Now, there are other notes listed in Matcha Meditation. But orange blossom, matcha, and white chocolate is an adequate summary. Each note is impressively naturalistic and incredibly clear. It’s an unlikely combination, but it works, weaving together aromatic green earthiness, pretty white flowers, and a comforting gourmand base.
Perhaps that orange blossom is supported by a hint of jasmine. Perhaps that matcha green tea note is held up by yerba mate. And yes, I can even see where there might be a sparkle of fresh bergamot and mandarin orange in the opening and a hint of oakmoss and cedar in the drydown.
I’m gonna be real with you. For the most part, I don’t smell any of that. I just get orange blossom, matcha, and white chocolate. Clear as day. Elegantly and smoothly blended, with soft transitions, such that this doesn’t feel like a clumsy three-note drugstore body spray of some kind.
I trust the rest of those notes adorn this backbone, give it depth and dimension, add realism and sparkle to the opening. I can see them adding some fruit and leaves and dirt to the orange tree, some musky depth to the white chocolate.
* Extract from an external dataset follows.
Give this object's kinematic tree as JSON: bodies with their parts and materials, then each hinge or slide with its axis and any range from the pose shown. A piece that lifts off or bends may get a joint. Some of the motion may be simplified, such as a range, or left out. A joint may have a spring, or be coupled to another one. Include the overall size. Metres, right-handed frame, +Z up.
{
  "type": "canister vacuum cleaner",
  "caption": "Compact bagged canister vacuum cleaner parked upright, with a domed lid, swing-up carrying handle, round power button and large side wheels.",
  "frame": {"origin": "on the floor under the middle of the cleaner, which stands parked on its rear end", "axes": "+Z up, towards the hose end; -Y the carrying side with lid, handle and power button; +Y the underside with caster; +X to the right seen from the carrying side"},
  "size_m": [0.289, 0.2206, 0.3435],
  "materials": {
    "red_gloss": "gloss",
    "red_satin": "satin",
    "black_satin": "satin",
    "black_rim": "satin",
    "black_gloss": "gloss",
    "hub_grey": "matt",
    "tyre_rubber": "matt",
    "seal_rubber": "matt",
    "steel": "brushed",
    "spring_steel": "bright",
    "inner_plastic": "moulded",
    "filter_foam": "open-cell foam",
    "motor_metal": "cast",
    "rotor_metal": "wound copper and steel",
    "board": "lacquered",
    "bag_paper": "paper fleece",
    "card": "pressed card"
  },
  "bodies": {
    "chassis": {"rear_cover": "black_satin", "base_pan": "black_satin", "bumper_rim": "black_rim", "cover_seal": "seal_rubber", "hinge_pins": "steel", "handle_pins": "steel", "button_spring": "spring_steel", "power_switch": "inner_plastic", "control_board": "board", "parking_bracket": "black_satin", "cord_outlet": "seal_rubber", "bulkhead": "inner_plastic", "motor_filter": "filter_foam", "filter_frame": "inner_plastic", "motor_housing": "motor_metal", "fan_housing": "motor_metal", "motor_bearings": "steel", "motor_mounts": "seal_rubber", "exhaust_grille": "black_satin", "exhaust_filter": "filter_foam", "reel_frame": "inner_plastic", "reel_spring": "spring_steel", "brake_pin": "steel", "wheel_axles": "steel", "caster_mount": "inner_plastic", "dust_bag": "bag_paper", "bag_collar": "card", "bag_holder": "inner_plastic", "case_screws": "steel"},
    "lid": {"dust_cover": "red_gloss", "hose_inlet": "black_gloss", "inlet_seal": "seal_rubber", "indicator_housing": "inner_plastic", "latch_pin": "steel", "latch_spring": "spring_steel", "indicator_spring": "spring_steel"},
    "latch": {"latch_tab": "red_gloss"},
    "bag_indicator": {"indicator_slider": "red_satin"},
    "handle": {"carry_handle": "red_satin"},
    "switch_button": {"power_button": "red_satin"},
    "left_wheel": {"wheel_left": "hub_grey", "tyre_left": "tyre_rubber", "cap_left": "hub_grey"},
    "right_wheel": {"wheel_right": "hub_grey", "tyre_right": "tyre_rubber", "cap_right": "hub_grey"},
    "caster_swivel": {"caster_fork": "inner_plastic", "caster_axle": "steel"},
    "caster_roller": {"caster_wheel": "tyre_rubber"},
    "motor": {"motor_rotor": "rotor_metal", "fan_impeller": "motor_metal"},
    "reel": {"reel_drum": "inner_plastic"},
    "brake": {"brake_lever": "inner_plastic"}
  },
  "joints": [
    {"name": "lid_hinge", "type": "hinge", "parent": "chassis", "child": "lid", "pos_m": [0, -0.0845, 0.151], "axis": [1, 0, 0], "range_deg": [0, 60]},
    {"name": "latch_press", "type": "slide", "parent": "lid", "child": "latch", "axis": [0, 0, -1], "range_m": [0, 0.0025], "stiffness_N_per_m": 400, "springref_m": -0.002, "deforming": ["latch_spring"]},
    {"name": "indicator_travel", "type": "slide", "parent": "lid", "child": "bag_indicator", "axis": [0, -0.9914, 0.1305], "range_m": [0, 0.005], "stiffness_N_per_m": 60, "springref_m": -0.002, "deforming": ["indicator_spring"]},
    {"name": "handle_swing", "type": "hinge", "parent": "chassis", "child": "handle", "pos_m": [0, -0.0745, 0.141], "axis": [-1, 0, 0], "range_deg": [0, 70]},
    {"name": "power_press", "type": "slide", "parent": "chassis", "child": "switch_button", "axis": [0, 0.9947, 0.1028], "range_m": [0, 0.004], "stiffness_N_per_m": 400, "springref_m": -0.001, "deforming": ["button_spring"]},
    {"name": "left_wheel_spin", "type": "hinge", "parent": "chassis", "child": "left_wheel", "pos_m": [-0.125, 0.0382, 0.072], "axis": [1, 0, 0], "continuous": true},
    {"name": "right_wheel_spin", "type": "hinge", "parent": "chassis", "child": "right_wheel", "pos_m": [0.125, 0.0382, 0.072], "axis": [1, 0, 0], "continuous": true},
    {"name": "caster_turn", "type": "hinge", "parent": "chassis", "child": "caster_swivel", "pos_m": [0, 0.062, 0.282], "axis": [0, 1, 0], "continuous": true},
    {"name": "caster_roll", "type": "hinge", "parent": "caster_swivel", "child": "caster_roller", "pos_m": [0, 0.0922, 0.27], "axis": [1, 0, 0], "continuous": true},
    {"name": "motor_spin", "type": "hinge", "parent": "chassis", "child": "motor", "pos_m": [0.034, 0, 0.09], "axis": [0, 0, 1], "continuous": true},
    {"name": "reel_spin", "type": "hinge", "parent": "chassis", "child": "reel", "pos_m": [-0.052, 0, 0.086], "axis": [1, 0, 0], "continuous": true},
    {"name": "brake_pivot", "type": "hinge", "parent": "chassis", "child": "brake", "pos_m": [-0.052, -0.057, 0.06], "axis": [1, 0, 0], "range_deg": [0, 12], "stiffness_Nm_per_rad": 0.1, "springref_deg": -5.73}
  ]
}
But all of them rally around those simple yet uniquely combined three notes: orange blossom, matcha, and white chocolate.
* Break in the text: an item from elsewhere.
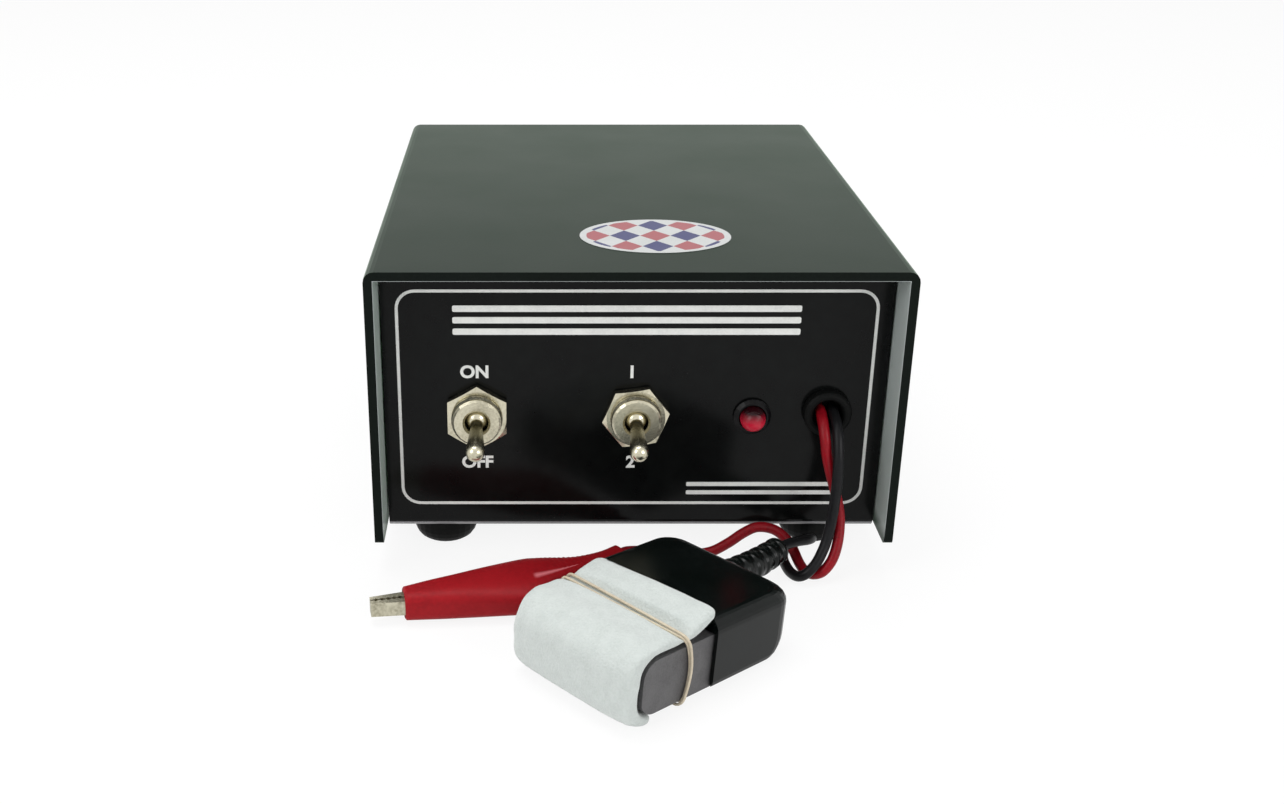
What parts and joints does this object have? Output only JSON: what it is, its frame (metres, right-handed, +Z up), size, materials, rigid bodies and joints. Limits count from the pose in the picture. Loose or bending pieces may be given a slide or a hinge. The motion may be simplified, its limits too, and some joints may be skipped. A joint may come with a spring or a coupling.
{
  "type": "electrochemical etching machine",
  "caption": "Mains-powered metal-marking power unit in a black sheet-metal case, with toggle switches, a felt-covered carbon marking head and a red insulated spring clip on leads",
  "frame": {"origin": "the middle of the underside of the unit and its marking head together, on the bench top", "axes": "+X across the front panel to the right as seen from the front, +Y from the front to the back, +Z up"},
  "size_m": [0.1312, 0.2205, 0.0779],
  "materials": {
    "black_enamel": "satin",
    "nickel_plate": "bright nickel plate",
    "zinc_plate": "zinc plate",
    "black_rubber": "matte",
    "switch_case": "moulded phenolic",
    "black_plastic": "moulded",
    "red_lens": "polished",
    "bulb_glass": "clear",
    "core_steel": "varnished laminations",
    "winding_tape": "polyester tape",
    "carbon": "ground graphite",
    "white_felt": "pressed felt",
    "band_rubber": "natural rubber",
    "brass": "turned",
    "red_vinyl": "soft vinyl",
    "black_vinyl": "soft vinyl"
  },
  "bodies": {
    "unit": {"black_lead": "black_vinyl", "carbon_block": "carbon", "chassis": "black_enamel", "clip_boot": "red_vinyl", "clip_fixed_jaw": "nickel_plate", "clip_pin": "nickel_plate", "clip_spring": "zinc_plate", "cover": "black_enamel", "cover_screw_1": "zinc_plate", "cover_screw_2": "zinc_plate", "cover_screw_3": "zinc_plate", "cover_screw_4": "zinc_plate", "electrode_stud": "brass", "felt_pad": "white_felt", "foot_front_left": "black_rubber", "foot_front_right": "black_rubber", "foot_rear_left": "black_rubber", "foot_rear_right": "black_rubber", "foot_screw_front_left": "zinc_plate", "foot_screw_front_right": "zinc_plate", "foot_screw_rear_left": "zinc_plate", "foot_screw_rear_right": "zinc_plate", "head_handle": "black_plastic", "head_strain_relief": "black_rubber", "lamp_bezel": "black_plastic", "lamp_bulb": "bulb_glass", "lamp_clip": "zinc_plate", "lamp_lens": "red_lens", "lead_grommet": "black_rubber", "mains_grommet": "black_rubber", "mode_switch_back_nut": "nickel_plate", "mode_switch_bushing": "nickel_plate", "mode_switch_case": "switch_case", "mode_switch_front_nut": "nickel_plate", "mode_switch_lug_1": "brass", "mode_switch_lug_2": "brass", "mode_switch_lug_3": "brass", "power_switch_back_nut": "nickel_plate", "power_switch_bushing": "nickel_plate", "power_switch_case": "switch_case", "power_switch_front_nut": "nickel_plate", "power_switch_lug_1": "brass", "power_switch_lug_2": "brass", "rectifier": "black_plastic", "rectifier_screw": "zinc_plate", "red_lead": "red_vinyl", "rubber_band": "band_rubber", "strip_screw_1": "zinc_plate", "strip_screw_2": "zinc_plate", "terminal_strip": "black_plastic", "transformer_coil": "winding_tape", "transformer_core": "core_steel", "transformer_screw_1": "zinc_plate", "transformer_screw_2": "zinc_plate", "transformer_strap": "zinc_plate"},
    "power_lever": {"power_switch_lever": "nickel_plate"},
    "mode_lever": {"mode_switch_lever": "nickel_plate"},
    "clip_jaw": {"clip_moving_jaw": "nickel_plate"}
  },
  "joints": [
    {"name": "power_toggle", "type": "hinge", "parent": "unit", "child": "power_lever", "pos_m": [-0.0383, -0.0332, 0.0379], "axis": [-1, 0, 0], "range_deg": [0, 23]},
    {"name": "mode_toggle", "type": "hinge", "parent": "unit", "child": "mode_lever", "pos_m": [0.0003, -0.0332, 0.0379], "axis": [-1, 0, 0], "range_deg": [0, 23]},
    {"name": "clip_opening", "type": "hinge", "parent": "unit", "child": "clip_jaw", "pos_m": [-0.0448, -0.0618, 0.0042], "axis": [0, 0, -1], "range_deg": [0, 18], "stiffness_Nm_per_rad": 0.15, "springref_deg": -20.05, "deforming": ["clip_boot", "clip_spring"]}
  ]
}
When the citrus notes do break through and shine on my skin, the effect is one of a rich, bergamot-forward Earl Grey tea. Or perhaps it’s more like Lady Grey tea, which contains lemon and orange rinds in addition to bergamot. Regardless, the effect of this bergamot-mandarin accord is aromatic and tannin-like, more grounded and bitter and almost earthy than it is sparkly or bright.
Around two hours in the neroli is all but gone, leaving earthy green finely-ground matcha and warm, sweet, comforting white chocolate.
The combination brings to mind a matcha late the same way Ariana Grande’s R.E.M. brings to mind a lavender latte. Neither composition is actually overtly lactonic, but the combination of an aromatic herbal note with a sweet, soft, musky, almost milky dessert base makes it easy to visualize a hot, comforting frothy drink.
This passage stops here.